Verbatim output of all the material below is required.

**INFORMATION PROVIDED**
────────

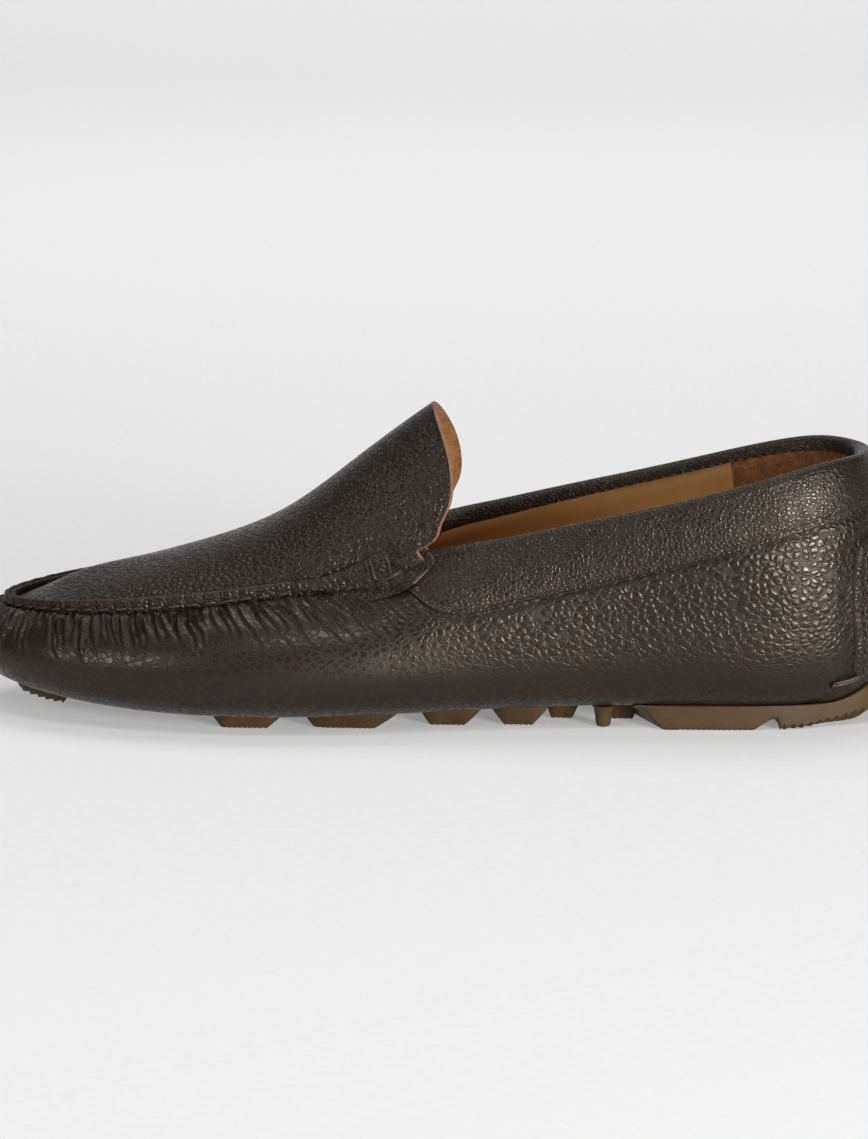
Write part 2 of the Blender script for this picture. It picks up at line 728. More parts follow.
def wrap_side(stations, side):
    """Outer grid of one side and its dark marks: rows along the shoe, columns down."""
    loop = (stations if side < 0 else 2 - stations)[:, None]
    u, _ = station(loop)
    lean = np.sin(np.radians(SHOULDER(u)))
    widest = WIDEST_Z(u)
    top = (WRAP_TOP_Z(rim_x(loop)) - widest) / (reference_z(loop) - widest) * lean
    top = np.clip(top, 0, 0.995)
    share = np.linspace(1, 0, 44)[None, :]
    angle = np.arcsin(top) * share
    z = widest + (reference_z(loop) - widest) * np.sin(angle) / lean
    walls = wall_point(loop, z)
    edge = turn_point(loop, np.linspace(90, 0, 15)[None, 1:])
    sole = bottom_point(loop, np.linspace(1, 0, 10)[None, 1:])
    points = np.concatenate([walls, edge, sole], axis=1)
    steps = np.linalg.norm(np.diff(points, axis=1), axis=2)
    down = np.concatenate([np.zeros((len(stations), 1)), np.cumsum(steps, axis=1)], axis=1)
    along = along_seam(stations)[:, None]
    vamp = fade(rim_x(loop), VAMP_END_X - 22, VAMP_END_X + 6)
    folds, crests = gather_depth(along, down)
    folds, crests = folds * vamp, crests * vamp
    puff = 0.55 * np.exp(-((down - 4.5) / 3.2) ** 2) - 1.1 * np.exp(-(down / 1.2) ** 2)
    broad = 0.22 * noise_2d(points[..., 0] * 0.06, points[..., 2] * 0.09 + side, SEED)
    still = 1 - fade(points[..., 2], 8, 16)
    outward = surface_normals(points) * (1 if side > 0 else -1)
    # the loop runs the other way on the medial side, so the normal is turned to face out
    centre = np.stack([section_frame(loop)[0] + 0 * points[..., 0], 0 * points[..., 0],
                       40 + 0 * points[..., 0]], axis=-1)
    facing = np.sum(outward * (points - centre), axis=-1, keepdims=True)
    outward = np.where(facing < 0, -outward, outward)
    dents = edge_dents(points, loop)
    move = crests - folds + puff * vamp * 0.8 + broad * still - 0.6 * dents
    return points + outward * move[..., None], np.clip(folds / 0.45 + dents, 0, 1)


def make_wrap():
    stations = wrap_stations()
    lateral, lateral_mark = wrap_side(stations, -1)
    medial, medial_mark = wrap_side(stations, 1)
    outer = np.concatenate([lateral, medial[-2:0:-1]], axis=0)
    mark = np.concatenate([lateral_mark, medial_mark[-2:0:-1]], axis=0)
    loop = whole_loop(stations)
    top = WRAP_TOP_Z(rim_x(loop))
    u, _ = station(loop)
    heights = top + (WIDEST_Z(u) - top) * np.linspace(0, 1, 7)[None, :]
    inner = np.concatenate([
        wall_point(loop, heights, -LEATHER),
        turn_point(loop, np.linspace(90, 0, 6)[None, 1:], -LEATHER),
        bottom_point(loop, np.linspace(1, 0, 4)[None, 1:], -LEATHER)], axis=1)
    shape = Shape()
    shape.bowl(outer, inner, mark, rim_slot=1)
    return shape.build("wrap_leather", [TUMBLED_SHADE, EDGE_SHADE], "leather_brown", "wrap",
                       weld=True)


# ---- the sewn ridge round the apron --------------------------------------------------
RIDGE_END_X = -20.0
STITCH_PITCH = 5.6


def ridge_loop(spacing=0.55):
    """Places on the loop along the ridge, from the medial throat round the toe to the lateral."""
    lateral = float(loop_at(np.array(RIDGE_END_X), -1))
    stations, length = even_loop(0.0, lateral, spacing)
    both = np.concatenate([-stations[:0:-1], stations])
    return both, np.linspace(-length, length, len(both))


def lip(inset, height, seed, outward):
    """One upturned edge of the ridge, crimped where the stitches pull it in."""
    signed, along = ridge_loop(0.42)
    loop = on_loop(signed)[:, None]
    along = along[:, None]
    rim = wall_rho(loop, reference_z(loop))
    seam = SEAM_Z(rim_x(loop))
    pitch = along / STITCH_PITCH + 0.10 * noise_1d(along * 0.35, seed + 9)
    ends = fade(np.abs(along), along.max() - 6, along.max())
    tall = height + 0.10 * np.cos(2 * math.pi * pitch) + 0.12 * noise_1d(along * 0.8, seed)
    tall = tall * (0.45 + 0.55 * ends) * (1 - 0.28 * fade(np.abs(along), 8, 70))
    corner = np.linspace(0, math.pi, 7)
    half = LEATHER / 2
    sides = np.array([0.0, 0.2, 0.4, 0.58, 0.74])
    across = np.concatenate([np.full(5, half), half * np.cos(corner), np.full(5, -half)])
    share = np.concatenate([sides, 0.86 + 0.14 * np.sin(corner), sides[::-1]])
    across, share = across[None, :], share[None, :]
    z = seam - 1.0 + (tall + 1.0) * share
    level = np.clip((z - seam) / tall, 0, 1)
    lean = 0.16 * (level - 0.4)
    cell = np.mod(pitch + lean, 1)
    notch = np.exp(-((cell - 0.5) / 0.055) ** 2) * (0.5 + 0.5 * level)
    small = np.exp(-((np.mod(cell + 0.22 + 0.05 * noise_1d(along, seed), 1) - 0.5) / 0.05) ** 2)
    pucker = noise_1d(along * 3.4 + level * 1.2, seed + 3)
    puff = np.sin(np.clip(level * 1.05, 0, 1) * math.pi) ** 0.8 * np.abs(np.sin(math.pi * (
        cell - 0.5))) ** 0.5
    faces_out = across * outward > 0.2
    relief = 0.34 * puff - 0.42 * notch - 0.15 * small * level + 0.09 * pucker
    rho = rim - inset - half + across + np.where(faces_out, outward * relief, 0)
    mark = np.where(faces_out, np.clip(notch + 0.5 * small * level, 0, 1), 0.0)
    return place(loop, rho, z), np.broadcast_to(mark, z.shape)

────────

**FINAL RESULT**
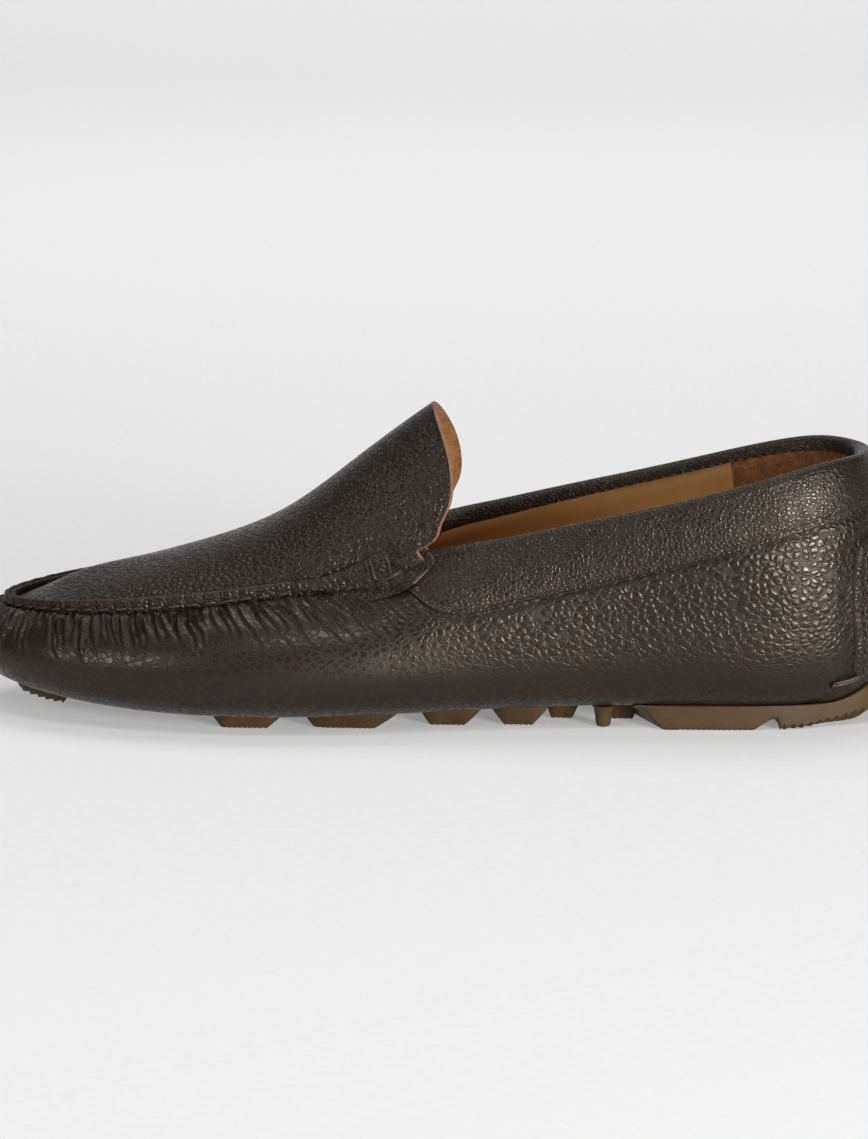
Write part 2 of the Blender script for this picture. It picks up at line 728. More parts follow.
def wrap_side(stations, side):
    """Outer grid of one side and its dark marks: rows along the shoe, columns down."""
    loop = (stations if side < 0 else 2 - stations)[:, None]
    u, _ = station(loop)
    lean = np.sin(np.radians(SHOULDER(u)))
    widest = WIDEST_Z(u)
    top = (WRAP_TOP_Z(rim_x(loop)) - widest) / (reference_z(loop) - widest) * lean
    top = np.clip(top, 0, 0.995)
    share = np.linspace(1, 0, 44)[None, :]
    angle = np.arcsin(top) * share
    z = widest + (reference_z(loop) - widest) * np.sin(angle) / lean
    walls = wall_point(loop, z)
    edge = turn_point(loop, np.linspace(90, 0, 15)[None, 1:])
    sole = bottom_point(loop, np.linspace(1, 0, 10)[None, 1:])
    points = np.concatenate([walls, edge, sole], axis=1)
    steps = np.linalg.norm(np.diff(points, axis=1), axis=2)
    down = np.concatenate([np.zeros((len(stations), 1)), np.cumsum(steps, axis=1)], axis=1)
    along = along_seam(stations)[:, None]
    vamp = fade(rim_x(loop), VAMP_END_X - 22, VAMP_END_X + 6)
    folds, crests = gather_depth(along, down)
    folds, crests = folds * vamp, crests * vamp
    puff = 0.55 * np.exp(-((down - 4.5) / 3.2) ** 2) - 1.1 * np.exp(-(down / 1.2) ** 2)
    broad = 0.22 * noise_2d(points[..., 0] * 0.06, points[..., 2] * 0.09 + side, SEED)
    still = 1 - fade(points[..., 2], 8, 16)
    outward = surface_normals(points) * (1 if side > 0 else -1)
    # the loop runs the other way on the medial side, so the normal is turned to face out
    centre = np.stack([section_frame(loop)[0] + 0 * points[..., 0], 0 * points[..., 0],
                       40 + 0 * points[..., 0]], axis=-1)
    facing = np.sum(outward * (points - centre), axis=-1, keepdims=True)
    outward = np.where(facing < 0, -outward, outward)
    dents = edge_dents(points, loop)
    move = crests - folds + puff * vamp * 0.8 + broad * still - 0.6 * dents
    return points + outward * move[..., None], np.clip(folds / 0.45 + dents, 0, 1)


def make_wrap():
    stations = wrap_stations()
    lateral, lateral_mark = wrap_side(stations, -1)
    medial, medial_mark = wrap_side(stations, 1)
    outer = np.concatenate([lateral, medial[-2:0:-1]], axis=0)
    mark = np.concatenate([lateral_mark, medial_mark[-2:0:-1]], axis=0)
    loop = whole_loop(stations)
    top = WRAP_TOP_Z(rim_x(loop))
    u, _ = station(loop)
    heights = top + (WIDEST_Z(u) - top) * np.linspace(0, 1, 7)[None, :]
    inner = np.concatenate([
        wall_point(loop, heights, -LEATHER),
        turn_point(loop, np.linspace(90, 0, 6)[None, 1:], -LEATHER),
        bottom_point(loop, np.linspace(1, 0, 4)[None, 1:], -LEATHER)], axis=1)
    shape = Shape()
    shape.bowl(outer, inner, mark, rim_slot=1)
    return shape.build("wrap_leather", [TUMBLED_SHADE, EDGE_SHADE], "leather_brown", "wrap",
                       weld=True)


# ---- the sewn ridge round the apron --------------------------------------------------
RIDGE_END_X = -20.0
STITCH_PITCH = 5.6


def ridge_loop(spacing=0.55):
    """Places on the loop along the ridge, from the medial throat round the toe to the lateral."""
    lateral = float(loop_at(np.array(RIDGE_END_X), -1))
    stations, length = even_loop(0.0, lateral, spacing)
    both = np.concatenate([-stations[:0:-1], stations])
    return both, np.linspace(-length, length, len(both))


def lip(inset, height, seed, outward):
    """One upturned edge of the ridge, crimped where the stitches pull it in."""
    signed, along = ridge_loop(0.42)
    loop = on_loop(signed)[:, None]
    along = along[:, None]
    rim = wall_rho(loop, reference_z(loop))
    seam = SEAM_Z(rim_x(loop))
    pitch = along / STITCH_PITCH + 0.10 * noise_1d(along * 0.35, seed + 9)
    ends = fade(np.abs(along), along.max() - 6, along.max())
    tall = height + 0.10 * np.cos(2 * math.pi * pitch) + 0.12 * noise_1d(along * 0.8, seed)
    tall = tall * (0.45 + 0.55 * ends) * (1 - 0.28 * fade(np.abs(along), 8, 70))
    corner = np.linspace(0, math.pi, 7)
    half = LEATHER / 2
    sides = np.array([0.0, 0.2, 0.4, 0.58, 0.74])
    across = np.concatenate([np.full(5, half), half * np.cos(corner), np.full(5, -half)])
    share = np.concatenate([sides, 0.86 + 0.14 * np.sin(corner), sides[::-1]])
    across, share = across[None, :], share[None, :]
    z = seam - 1.0 + (tall + 1.0) * share
    level = np.clip((z - seam) / tall, 0, 1)
    lean = 0.16 * (level - 0.4)
    cell = np.mod(pitch + lean, 1)
    notch = np.exp(-((cell - 0.5) / 0.055) ** 2) * (0.5 + 0.5 * level)
    small = np.exp(-((np.mod(cell + 0.22 + 0.05 * noise_1d(along, seed), 1) - 0.5) / 0.05) ** 2)
    pucker = noise_1d(along * 3.4 + level * 1.2, seed + 3)
    puff = np.sin(np.clip(level * 1.05, 0, 1) * math.pi) ** 0.8 * np.abs(np.sin(math.pi * (
        cell - 0.5))) ** 0.5
    faces_out = across * outward > 0.2
    relief = 0.34 * puff - 0.42 * notch - 0.15 * small * level + 0.09 * pucker
    rho = rim - inset - half + across + np.where(faces_out, outward * relief, 0)
    mark = np.where(faces_out, np.clip(notch + 0.5 * small * level, 0, 1), 0.0)
    return place(loop, rho, z), np.broadcast_to(mark, z.shape)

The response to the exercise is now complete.